Di satu sisi, pemerintah memiliki sumber daya besar untuk mengelola citra: humas resmi, konferensi pers, hingga tim komunikasi digital. Di sisi lain, publik punya ingatan kolektif dan akses informasi luas. Saat pernyataan pejabat tidak konsisten, tangkapan layar lama segera beredar. Mekanisme ini membuat tuduhan “membodohi rakyat” cepat mendapat panggung. Bukan karena publik anti pemerintah, namun karena orang makin terbiasa membandingkan klaim dengan fakta.
Dari sudut pandang pribadi, keberadaan pengkritik keras seperti Chusnul sebenarnya sehat bagi demokrasi, selama tetap bertumpu pada data serta argumen. Pemerintahan presiden Prabowo Subianto perlu mengembangkan kultur dialog, bukan hanya klarifikasi satu arah. Misalnya, forum daring berkala untuk menjawab pertanyaan kritis seputar energi, atau publikasi ringkas kebijakan dalam format visual. Transparansi yang komunikatif jauh lebih efektif meredam kecurigaan dibanding ancaman pelaporan atau stigmatisasi pengkritik.
Antara Janji Politik dan Realitas Teknis
Setiap masa kampanye, isu energi sering disederhanakan jadi janji manis: harga turun, pasokan aman, investasi deras, lingkungan terjaga. Namun, ketika memasuki pemerintahan, presiden Prabowo Subianto dihadapkan pada realitas teknis yang keras. Kontrak jangka panjang, ketergantungan impor, keterbatasan anggaran, serta tekanan global iklim menuntut keputusan tidak populer. Di titik inilah komunikasi jujur diuji. Mengakui keterbatasan lebih terhormat daripada menutupinya dengan narasi optimistis kosong. Publik mungkin kecewa, tetapi tetap bisa menghargai pemimpin yang berani berkata apa adanya.
Refleksi: Di Antara Harapan, Kecurigaan, dan Transparansi
Pernyataan Chusnul bahwa presiden bisa dibohongi mestinya dibaca sebagai peringatan, bukan vonis akhir. Sistem politik modern selalu menyimpan risiko distorsi informasi. Namun, risiko itu dapat diperkecil lewat mekanisme kontrol yang kuat. Parlemen, lembaga audit, media independen, serta warga kritis semuanya berperan.
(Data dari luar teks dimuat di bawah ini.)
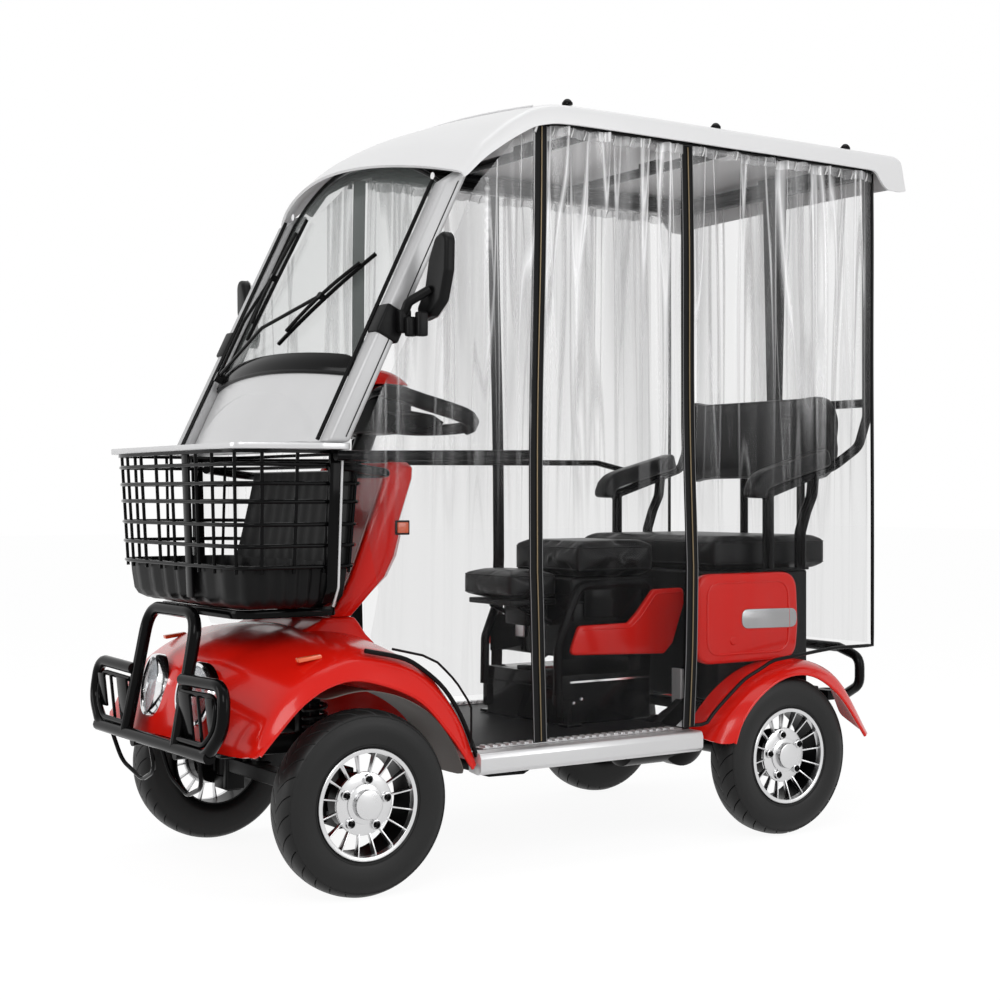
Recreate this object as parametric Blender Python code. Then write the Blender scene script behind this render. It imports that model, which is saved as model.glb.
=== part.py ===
"""Four-wheel electric mobility scooter with roof, windscreen and clear curtains.

Metres, +Z up, ground at z = 0. The front faces -Y and the rider's left is +X.
"""
import math

import bmesh
import bpy
from mathutils import Matrix, Vector

# Gap kept between touching pieces
SEAT_GAP = 0.0003

# Wheels and axles
TYRE_R = 0.190
TYRE_HALF_W = 0.046
SIDEWALL_H = 0.0820
RIM_SEAT_R = TYRE_R - SIDEWALL_H - 0.0010
BEAD_R = RIM_SEAT_R + 0.0010
RIM_FLANGE_R = RIM_SEAT_R + 0.0067
RIM_HALF_W = 0.0395
HALF_TRACK = 0.3605
FRONT_AXLE_Y = -0.60
REAR_AXLE_Y = 0.55
SPOKES = 16
HUB_BORE_R = 0.0135
STUB_R = 0.0115
KINGPIN_X = HALF_TRACK - 0.0755
KINGPIN_R = 0.010
KINGPIN_HALF_H = 0.058
SHOCK_TOP_Z = 0.420
ARCH_GAP = 0.029

# Floor, sills and frame
FLOOR_Z = 0.270
FLOOR_T = 0.014
FLOOR_FRONT_Y = -0.330
FLOOR_REAR_Y = 0.285
SILL_OUT_X = HALF_TRACK + 0.0375
SILL_IN_X = SILL_OUT_X - 0.048
SILL_LOW_Z = 0.222
RAIL_X = 0.170
RAIL_W = 0.030
RAIL_H = 0.040

# Steering column
COLUMN_FOOT = (0.0, -0.5165, 0.60)
COLUMN_LEAN = math.radians(21.2)
COLUMN_TOP_Z = 0.886
STEM_R = 0.020
NECK_TOP_Z = 0.550

# Windscreen and roof
ROOF_RAIL_Z = 1.6420
PILLAR_X = HALF_TRACK + 0.0025
PILLAR_FOOT = (-0.660, 0.920)
PILLAR_TOP = (-0.375, ROOF_RAIL_Z - 0.145)
SCREEN_HALF_W = PILLAR_X - 0.025
SCREEN_BULGE = 0.050
SCREEN_LOW_Z = 1.057
ROOF_HALF_W = PILLAR_X + 0.057
ROOF_T = 0.008
ROOF_REAR_Y = 0.930
POST_R = 0.0125
TUBE_SIDES = 8
SMALL_SIDES = 6

TRAY_LOW_Z = 0.905
TRAY_TOP_Z = 0.918
BASKET_TOP_Z = 0.9047
POST_X = PILLAR_X - 0.011
POST_Y = 0.862

# Seats and rear locker
CUSHION_LOW_Z = 0.617
REAR_BOX_HALF_W = HALF_TRACK - TYRE_HALF_W - 0.0125
REAR_BOX_FRONT_Y = 0.4125
REAR_BOX_REAR_Y = 0.705
REAR_BOX_TOP_Z = 0.628
BENCH_LOW_Z = REAR_BOX_TOP_Z + SEAT_GAP
BENCH_FRONT_Y = 0.432
BENCH_TOP_Z = 0.714
CUSHION_TOP_Z = 0.704

# Curtains
CURTAIN_X = PILLAR_X + 0.032
CURTAIN_T = 0.003
CURTAIN_TOP_Z = ROOF_RAIL_Z - 0.029
TRACK_LOW_Z = CURTAIN_TOP_Z + SEAT_GAP

SIDES = (("left", 1), ("right", -1))

# slot: red, green, blue, roughness, metallic
COLOURS = {
    "red_body": (0.62, 0.012, 0.006, 0.22, 0.0),
    "white_roof": (0.80, 0.80, 0.80, 0.25, 0.0),
    "silver_frame": (0.52, 0.52, 0.53, 0.35, 0.8),
    "black_steel": (0.012, 0.012, 0.013, 0.30, 0.3),
    "black_plastic": (0.018, 0.018, 0.019, 0.50, 0.0),
    "seat_cover": (0.020, 0.020, 0.022, 0.55, 0.0),
    "tyre_rubber": (0.016, 0.016, 0.016, 0.75, 0.0),
    "wheel_alloy": (0.60, 0.60, 0.61, 0.30, 0.9),
    "screen_glass": (0.75, 0.80, 0.80, 0.05, 0.0),
    "curtain_film": (0.85, 0.87, 0.88, 0.15, 0.0),
    "lamp_lens": (0.85, 0.87, 0.90, 0.08, 0.0),
    "lamp_red": (0.50, 0.01, 0.01, 0.15, 0.0), }


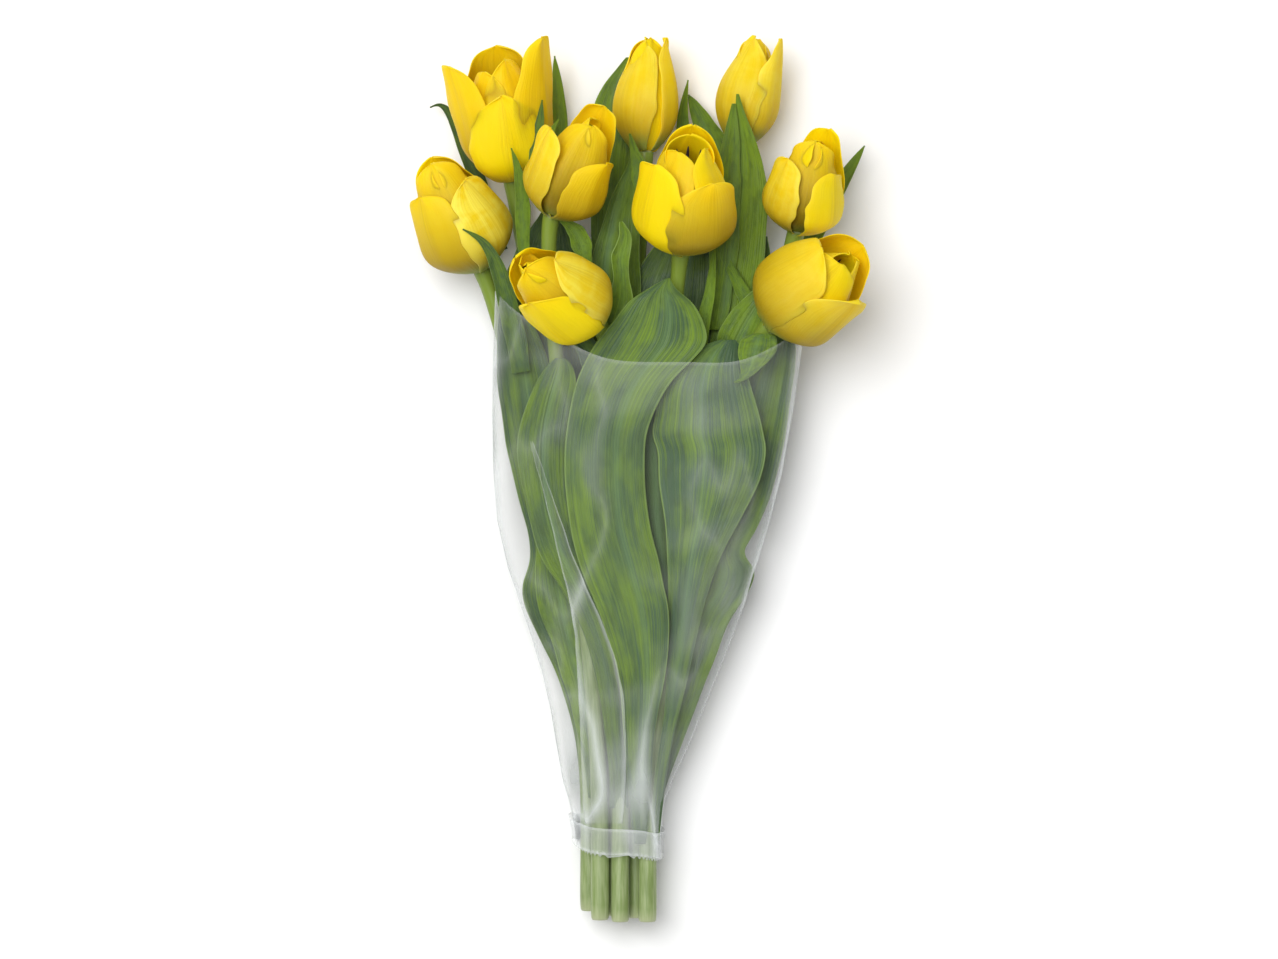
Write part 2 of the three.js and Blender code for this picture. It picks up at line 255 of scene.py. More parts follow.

Tugas presiden Prabowo Subianto bukan menjadi sosok serba tahu, melainkan pemimpin yang membangun jaringan informasi sehat, terbuka terhadap kritik, dan berani mengoreksi kebijakan bila terbukti keliru.
Dari sisi publik, penting menjaga sikap kritis tanpa terjebak sinisme total. Tidak semua kebijakan buruk, tidak semua pejabat jahat, namun tidak ada juga kekuasaan yang boleh dibiarkan tanpa pengawasan. Di ranah energi, dampak keputusan terasa puluhan tahun. Salah langkah hari ini bisa membebani dua generasi berikutnya. Karena itu, setiap sinyal ketidakjujuran layak dipertanyakan, namun juga perlu diuji dengan data dan analisis tenang.
Pada akhirnya, masa pemerintahan presiden Prabowo Subianto akan dinilai bukan dari seberapa sering kritik dibungkam, melainkan seberapa jauh ia mampu menjadikan kritik sebagai bahan perbaikan. Kebijakan energi yang berkeadilan mensyaratkan tiga hal: bukti kuat, dialog terbuka, dan keberanian mengakui kesalahan. Bila tiga unsur itu terpenuhi, tuduhan “membodohi rakyat” perlahan kehilangan relevansi. Refleksi penting bagi kita semua: demokrasi hanya tumbuh sehat ketika pemimpin dan rakyat sama-sama berani mencari kebenaran, bukan sekadar membela kenyamanan masing-masing.